-- Start --

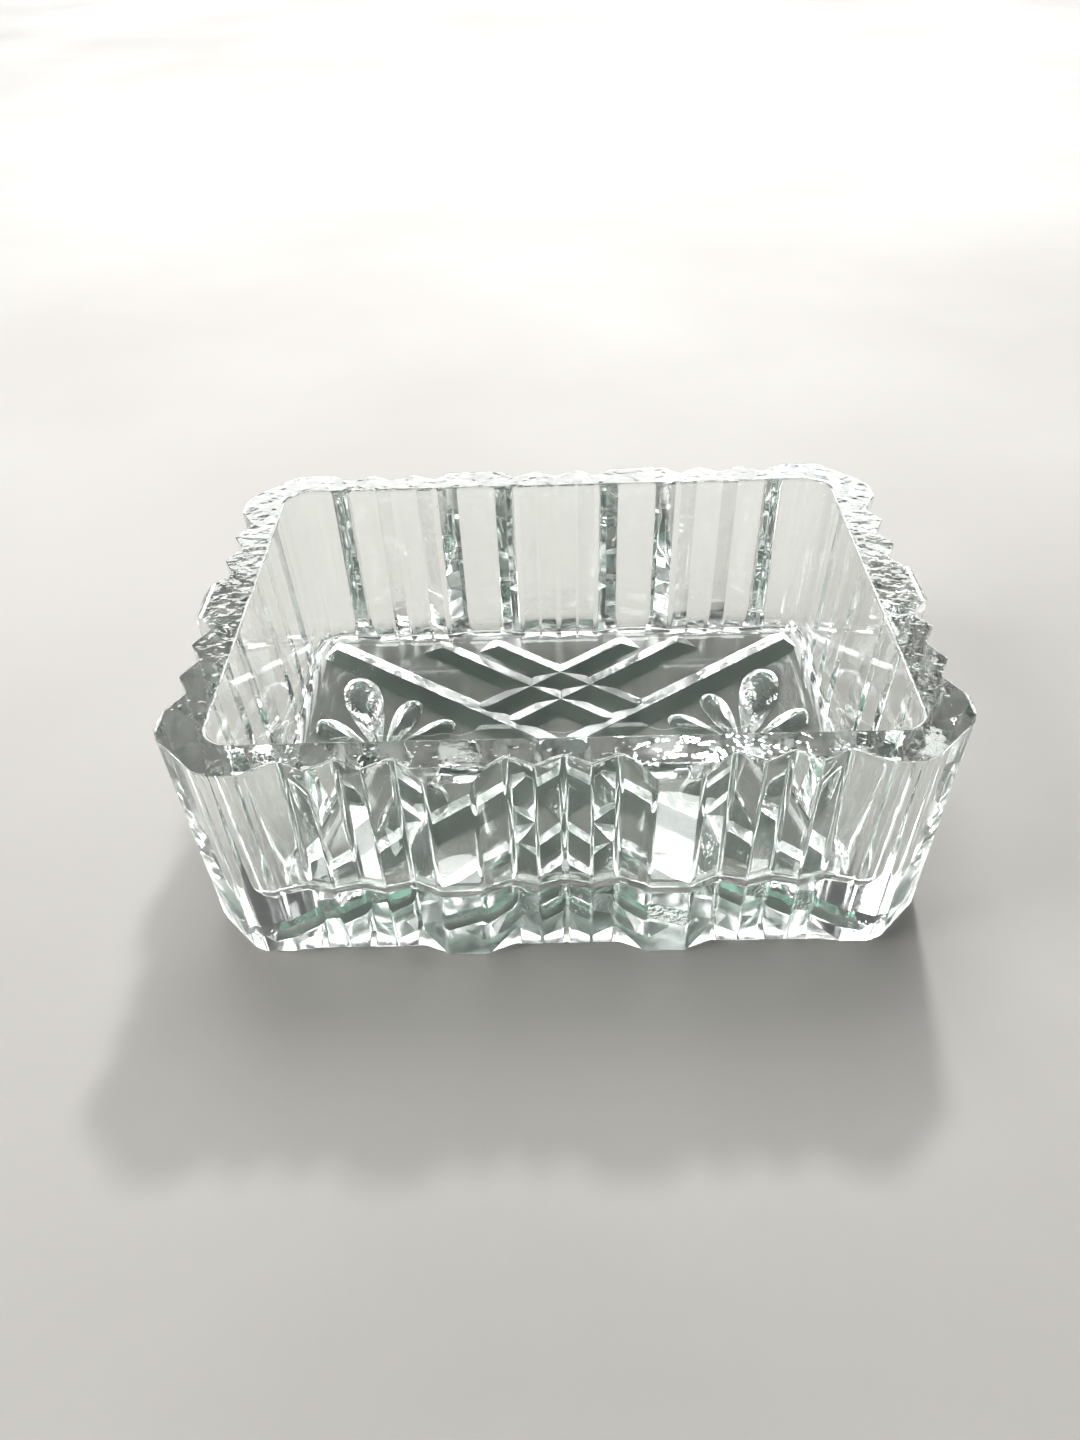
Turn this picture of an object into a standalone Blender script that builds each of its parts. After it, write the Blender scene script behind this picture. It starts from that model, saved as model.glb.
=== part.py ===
"""A pressed crystal-glass dappen dish: one thick rectangular moulding with prism flutes all round,
an open cup, and a cut star-and-flower pattern on the underside.

The origin is the middle of the underside. +X runs along the long side and +Z is up.
"""

from math import cos, pi, radians, sin

import bmesh
import bpy

MM = 0.001

# Overall form
HEIGHT = 31.7 * MM
HALF_LENGTH = 45.0 * MM  # middle of the dish to the ridge tips of a short side
HALF_WIDTH = 31.7 * MM  # middle of the dish to the ridge tips of a long side
DRAFT = 0.3 * MM  # how much each side leans in from the rim to the base
HEEL = 0.3 * MM  # bevel round the base
FOOT_TOP = 1.5 * MM  # the grooves run out between here and the heel, so the foot is plain

# Prism flutes
RIDGE_PITCH = 6.14 * MM
GROOVE_DEPTH = 1.69 * MM
PANEL_PITCH = 12.17 * MM
PANEL_FLAT = 5.2 * MM
PANEL_PROUD = 1.39 * MM  # how far a flat panel stands out past the ridge tips
LONG_SIDE = ("ridge", "ridge", "panel", "ridge", "ridge", "panel", "ridge", "ridge")
SHORT_SIDE = ("ridge", "ridge", "panel", "ridge", "ridge")

# Corner lobes
LOBE_PROUD = 0.4 * MM
LOBE_SLANT = 3.58 * MM
CHAMFER_LEG = 5.2 * MM
FACET_LONG = 1.62 * MM  # the narrow facet beside the chamfer, along the wall
FACET_SHORT = 0.67 * MM  # the same facet, across the wall

# Rim
RIM_PROUD = 0.4 * MM  # outer edge of the flat rim past the ridge tips
RIM_CORNER_RADIUS = 7.4 * MM
RIM_BEVEL_DROP = 2.4 * MM  # far enough down to clear the proudest panel
RIM_INNER_BEVEL = 0.35 * MM

# Cup
CUP_HALF_LENGTH = 39.7 * MM  # at the rim
CUP_HALF_WIDTH = 27.1 * MM
CUP_DEPTH = 25.5 * MM
CUP_DRAFT = 1.0 * MM
CUP_CORNER_RADIUS = 3.3 * MM
CUP_FLOOR_FILLET = 3.0 * MM

# Cuts in the underside
STAR_WIDTH = 5.4 * MM
STAR_DEPTH = 1.9 * MM
STAR_HALF_LENGTH = 38.5 * MM
STAR_HALF_WIDTH = 26.0 * MM
LINE_WIDTH = 4.4 * MM
LINE_DEPTH = 1.55 * MM
LINE_SLOPE = 0.70
LINE_CROSSINGS = (11.3 * MM, 17.7 * MM)  # where each pair of lines crosses the middle plane
LINE_OUTER_Y = 26.0 * MM
FLOWER_X = 26.5 * MM
FLOWER_HUB = 2.0 * MM
PETAL_STEP = radians(36)
PETAL_REACHES = (12.2 * MM, 13.6 * MM, 19.2 * MM, 13.2 * MM, 12.6 * MM, 12.2 * MM)  # from the end wall round
PETAL_WIDTH_SHARE = 0.38
PETAL_KEEL = (0.2, 0.88)  # where the keel starts and stops, as shares of a petal's length
PETAL_DEPTH = 1.8 * MM

CLEARANCE = 1.0 * MM  # how far a cutter runs past the face that it cuts
CORNER_STEPS = 5
FILLET_STEPS = 5
PETAL_POINTS = 14


def half_side(pattern, ridge_line, groove_depth, first_along):
    """One fluted side as (along, out) points, only those past first_along, out to its last groove."""
    pitches = {"ridge": RIDGE_PITCH, "panel": PANEL_PITCH}
    groove_line = ridge_line - groove_depth
    along = -sum(pitches[kind] for kind in pattern) / 2
    points = [(along, groove_line)]
    for kind in pattern:
        middle = along + pitches[kind] / 2
        if kind == "ridge":
            points.append((middle, ridge_line))
        else:
            points.append((middle - PANEL_FLAT / 2, ridge_line + PANEL_PROUD))
            points.append((middle + PANEL_FLAT / 2, ridge_line + PANEL_PROUD))
        along += pitches[kind]
        points.append((along, groove_line))
    return [point for point in points if point[0] > first_along]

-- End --

Leave out every line without the string "starts" and copy the rest.

Turn this picture of an object into a standalone Blender script that builds each of its parts. After it, write the Blender scene script behind this picture. It starts from that model, saved as model.glb.
PETAL_KEEL = (0.2, 0.88)  # where the keel starts and stops, as shares of a petal's length